Khartoum (AFP) - Sudanese security agents raided the headquarters of a human rights monitor Sunday and seized computers, a member of the group said, nearly two weeks after one of its founders was arrested.

National Intelligence and Security Service (NISS) agents arrived at the office of the Sudan Human Rights Monitor in the early afternoon and searched the premises.

"They took all the computers, even some personal computers from the employees, and they also took some documents and they left the building," the group's executive manager Buraq al-Nazir told AFP by telephone.

He said the NISS did not close down the group, which documents human rights violations in Sudan.

A source who was there at the time said the raid came during a workshop, and that one of those attending it was detained.
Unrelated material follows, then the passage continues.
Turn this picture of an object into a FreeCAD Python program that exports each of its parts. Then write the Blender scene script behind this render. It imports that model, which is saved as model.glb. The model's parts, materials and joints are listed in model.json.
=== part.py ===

The source gave no further details.

Britain's ambassador to Sudan, Peter Tibber, tweeted he was "concerned by raid on Sudan HR Monitor".

On December 6, the NISS detained Amin Makki Madani, a civil rights activist and one of the group's founders, shortly after he returned from Addis Ababa where he had signed a document aimed at uniting opposition to President Omar al-Bashir.

While Madani signed the document on behalf of civil society groups, other signatories included rebels and opposition parties.

Bashir, 70, seized power in a 1989 Islamist-backed coup and won a 2010 election that was marred by opposition boycotts, with monitors saying the process failed to meet international standards.

The ruling National Congress Party has said Bashir will stand for reelection in April.